Sang Jin Lee, Ph.D.
Instructor

SHORT BIOGRAPHIC SKETCH: Dr. Sang Jin Lee was born and raised in Korea. He received his Ph.D. in Chemical Engineering at Hanyang University, Korea, in 2003 and took a postdoctoral fellowship in the Laboratories for Tissue Engineering and Cellular Therapeutics at Children’s Hospital Boston and the Institute for Regenerative Medicine at Wake Forest University Health Sciences where he is currently a faculty member.

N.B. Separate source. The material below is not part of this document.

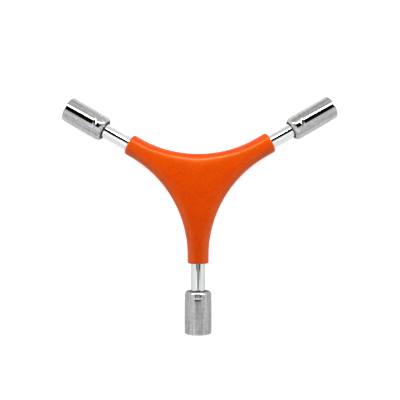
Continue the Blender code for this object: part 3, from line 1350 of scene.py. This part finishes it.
class YWRENCH_OT_stage(Operator):
    """Makes the floor, the soft light and the camera"""

    bl_idname = "ywrench.stage"
    bl_label = "Make the stage"

    def execute(self, context):
        stage = context.scene.ywrench.stage
        add_floor(stage)
        world = bpy.data.worlds.new("studio")
        world.use_nodes = True
        studio_sky(world, stage)
        context.scene.world = world
        add_lamp(stage, "key", stage.key_power, KEY_LENGTH)
        add_lamp(stage, "spot", stage.spot_power, SPOT_LENGTH)
        add_camera(stage)
        context.scene.view_settings.view_transform = "Standard"
        return {"FINISHED"}


class YWRENCH_PT_sidebar(Panel):
    """Lists the sizes, the colours and the steps that make the tool"""

    bl_idname = "YWRENCH_PT_sidebar"
    bl_label = "Y wrench"
    bl_space_type = "VIEW_3D"
    bl_region_type = "UI"
    bl_category = "Y wrench"

    def draw(self, context):
        tool = context.scene.ywrench
        groups = (
            ("ywrench.handle", tool.handle),
            ("ywrench.bars", tool.bars),
            ("ywrench.sockets", tool.sockets),
            ("ywrench.stage", tool.stage),
        )
        for operator, group in groups:
            box = self.layout.box()
            box.operator(operator)
            for name in group.bl_rna.properties.keys():
                if name not in ("rna_type", "name"):
                    box.prop(group, name)


CLASSES = (
    YWRENCH_PG_handle,
    YWRENCH_PG_bars,
    YWRENCH_PG_sockets,
    YWRENCH_PG_stage,
    YWRENCH_PG_tool,
    YWRENCH_OT_handle,
    YWRENCH_OT_bars,
    YWRENCH_OT_sockets,
    YWRENCH_OT_stage,
    YWRENCH_PT_sidebar,
)


def register():
    for each in CLASSES:
        bpy.utils.register_class(each)
    bpy.types.Scene.ywrench = PointerProperty(
        name="Y wrench",
        description="Sizes and finishes of the Y wrench",
        type=YWRENCH_PG_tool,
    )


def unregister():
    del bpy.types.Scene.ywrench
    for each in reversed(CLASSES):
        bpy.utils.unregister_class(each)


def main():
    register()
    bpy.ops.ywrench.handle()
    bpy.ops.ywrench.bars()
    bpy.ops.ywrench.sockets()
    bpy.ops.ywrench.stage()


if __name__ == "__main__":
    main()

SYNOPSIS OF AREA OF INTEREST: Fabrication and development of biomaterials including natural and synthetic origins; cell-biomaterial interactions; surface modification; drug and protein delivery systems.
DETAILED AREA OF INTEREST: Biomaterials have played an enormous role in virtually every application in tissue engineering and regenerative medicine that support engineered tissues until repairing the function and structural maintenance. Dr. Lee is working on fabrication and development of three-dimensional biomaterials for every tissue engineered construct. He is particularly interested in the target specific scaffold (TSS) for controlled cell differentiation in vivo. TSS project is based on stem cell recruitment into the implanted biomaterials. Almost every tissue in the body contains some type of stem or progenitor cell, including bone marrow, circulating blood, skin, fat, muscle, brain, heart and liver. If it is possible to recruit the cells with multilineage potential into a biomaterial, then it may be possible to enrich the infiltrate with such cell types and control their fate, provided the proper substrate-medicated signaling can be imparted into the biomaterial. If we can delineate the putative mechanisms for these events and build them into a new class of biomaterials, the potential for such a paradigm shift in regenerative medicine may emerge. Recently, Dr. Lee has been involved in engineering tissues, including blood vessels, kidney, cartilage, bone, muscle and liver.

PUBLICATIONS:
Lee SJ, Yoo JJ, Lim G, Atala A, and Stitzel J. In vitro evaluation of electrospun nanofiber scaffolds for vascular graft application. J. Biomed Mater Res A 2006;in press.

Lee SJ, Lim G, Lee J-W, Atala A, and Yoo JJ. In vitro evaluation of a poly(lactide-co-glycolide)-collagen composite scaffold for bone regeneration. Biomaterials 2006;27(18):3466.

Stitzel JD, Liu J, Lee SJ, Komura M, Berry J, Soker S, Lim G, van Dyke M, Czerw R, Yoo JJ, and Atala A. Controlled fabrication of a biological vascular substitute. Biomaterials 2006;27(7):1088.

Lee SJ, Choi JS, Park KS, Khang G, Lee YM, and Lee HB. Surface roughness on MG63 osteoblast-like cells to the polycarbonate membrane surfaces with different micropore sizes. Biomaterials 2004;25(19):4699.